En la teología de la Diosa, tal como ha sido conservada en las matrices simbólicas de las religiones preindoeuropeas, las cosmologías celtas, mediterráneas y anatolias, así como en múltiples tradiciones oraculares y mistéricas, el mundo no se concibe como una estructura fragmentada, sino como un organismo vivo y sacralizado que se articula en tres regiones fundamentales: el Cielo, la Tierra y las Aguas Subterráneas. Estas no son solamente niveles espaciales, sino planos de realidad ontológica, regiones teofánicas y trinitarias que constituyen la totalidad del Ser manifestado en el cuerpo de la Diosa.
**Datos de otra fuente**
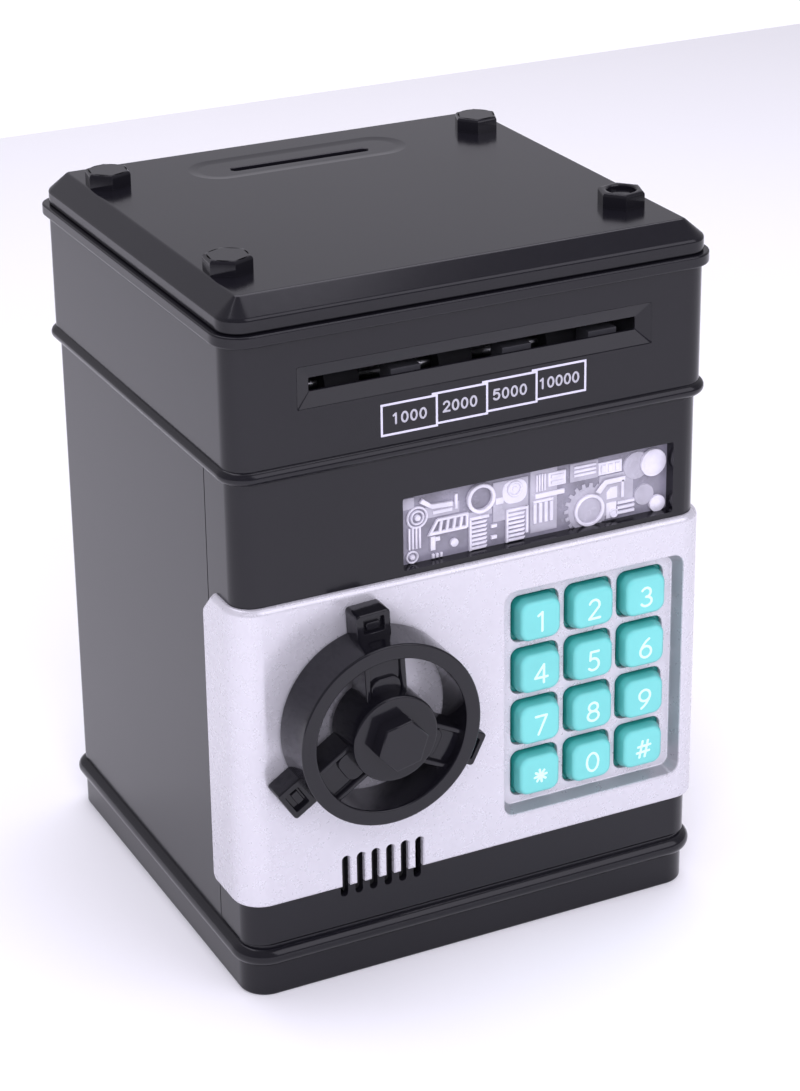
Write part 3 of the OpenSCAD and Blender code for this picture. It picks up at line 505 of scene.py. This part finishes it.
def build_keys():
    for name, lines in glyphs().items():
        lo, hi = node_mm(name)
        cx, cz = (lo[0] + hi[0]) / 2, (lo[2] + hi[2]) / 2
        front = lo[1]
        back = hi[1]
        rows = [(14.4, 13.6, 2.6, back), (14.4, 13.6, 2.6, back - 0.9), (12.5, 11.7, 2.9, back - 0.95),
                (12.5, 11.7, 2.9, front + 3.3), (12.45, 11.65, 2.9, front + 2.9)]
        for i in range(6):
            k = i / 5
            rows.append((12.4 - 0.9 * k, 11.6 - 0.9 * k, 2.75, front + 2.6 - 1.5 * k))
        for i in range(1, 9):
            a = math.radians(90 * i / 8)
            shrink = 2.6 * (1 - math.cos(a))
            rows.append((11.5 - shrink, 10.7 - shrink, 2.75 - shrink / 2, front + 1.1 - 1.1 * math.sin(a)))
        cap = Shape()
        cap.loft([at_y(round_rect(cx, cz, w, h, r, 8), y) for w, h, r, y in rows])
        piece = cap.finish(name + "_moulded", name + "_cap", teal, 60)
        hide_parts(name)
        sign = Shape()
        for i, (pts, closed) in enumerate(lines):
            placed = [(cx + 0.1 + x * 0.98, cz - 0.3 + z * 0.98) for x, z in pts]
            ribbon(sign, placed, 0.72, front + 0.02, front - 0.04 - 0.006 * i, closed)
        sign.finish(name + "_sign", name + "_cap", sign_print, 60)


build_keys()


# ---------------------------------------------------------------- value labels under the banknote slot
def numeral(digit):
    """A small upright numeral, 3.1 mm tall, as (points, closed) lines about its centre."""
    return {
        "0": [(arc(0, 0, 0.82, 1.3, 0, 345, 23), True)],
        "1": [([(-0.55, 0.85), (0.1, 1.32)], False), ([(0.1, 1.32), (0.1, -1.32)], False)],
        "2": [(arc(0, 0.55, 0.8, 0.77, 165, -30, 12) + [(-0.85, -1.3)], False),
              ([(-0.85, -1.3), (0.9, -1.3)], False)],
        "5": [([(0.75, 1.3), (-0.6, 1.3)], False), ([(-0.6, 1.3), (-0.75, 0.1)], False),
              (arc(-0.05, -0.45, 0.87, 0.87, 130, -145, 16), False)],
    }[digit]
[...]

En el horizonte celeste se manifiesta el rostro luminoso de la Diosa como principio ordenante, mediador de las energías solares, lunares y estelares. No se trata de un Cielo transcendente y separado, como en la teología patriarcal posterior, sino de un Cielo que desciende, que se curva, que abraza. La bóveda celeste es Su manto, su hemisferio protector, la corona de Su cabeza. Allí habitan los ciclos del tiempo sagrado: las lunaciones, los solsticios, las conjunciones. El Cielo es región de visión, revelación y conjuro. En él reside la Sabiduría, no como principio racionalista, sino como Inteligencia arquetípica, como armonía cósmica en movimiento. Es el ámbito de las aves, los vientos, los presagios, los cantos oraculares. En los rituales, el Cielo se invoca no para huir de la materia, sino para conferir sentido, orientación y verticalidad al devenir cíclico.
La Tierra, en la religión de la Diosa, no es simple escenario ni recurso, sino el Cuerpo mismo de lo sagrado. Ella es la matriz activa de toda vida, la dadora de forma, la que alimenta y sostiene. No se habla de “naturaleza” como entidad externa, sino de la Diosa encarnada en la geografía: colinas, piedras, bosques, plantas, volcanes. La Tierra es el lugar de la comunión: entre los seres humanos y los animales, entre lo visible y lo invisible, entre el tiempo del cuerpo y el tiempo del símbolo. En ella se expresan las estaciones, los misterios agrícolas, la gestación y el duelo. Es el plano del ritual cotidiano, de la danza, del altar, del hogar. Habitar la Tierra según la teología de la Diosa implica una espiritualidad encarnada, circular, profundamente relacional. Aquí reside el Reino Medio, el equilibrio entre lo alto y lo profundo, donde todo nace, se transforma y retorna.
La tercera región, y la más malinterpretada desde paradigmas lineales o dualistas, es la de las Aguas Subterráneas, símbolo de lo invisible, de la memoria ancestral, del inconsciente colectivo y del poder regenerador de la muerte. Estas aguas no son negativas ni infernales en el sentido patriarcal posterior, sino uterinas y soteriológicas. En ellas habita la Diosa como Anciana, como Tejedora de destinos, como Guardiana del Misterio. Las fuentes sagradas, los pozos, los ríos subterráneos, las cuevas húmedas y los pantanos son puertas hacia esta región profunda, donde lo no dicho, lo no nacido y lo ya muerto conviven en estado latente.
La Aguas Subterráneas son el lugar de las iniciaciones, de los sueños oraculares, de las pruebas interiores. Beber de ellas (simbólica o ritualmente) implica morir a lo superficial para renacer a lo esencial. En esta región residen también los espíritus ancestrales, los ciclos kármicos, los embriones del porvenir. La Diosa, en su aspecto ctónico, no castiga: transmuta.
En su conjunto, estas tres regiones no están jerarquizadas, sino entrelazadas. El Cielo se refleja en la Tierra, la Tierra bebe de las Aguas Subterráneas, y éstas son alimentadas por las lágrimas de las estrellas. Esta cosmología trinitaria establece una ontología de la relación, no de la separación. La espiritualidad de la Diosa no busca ascender rompiendo el vínculo con la materia, sino profundizar en la materia hasta lo sagrado. Así, vivir religiosamente es habitar plenamente las tres regiones: mirar al Cielo con los pies en la Tierra y el corazón hundido en las aguas profundas del alma.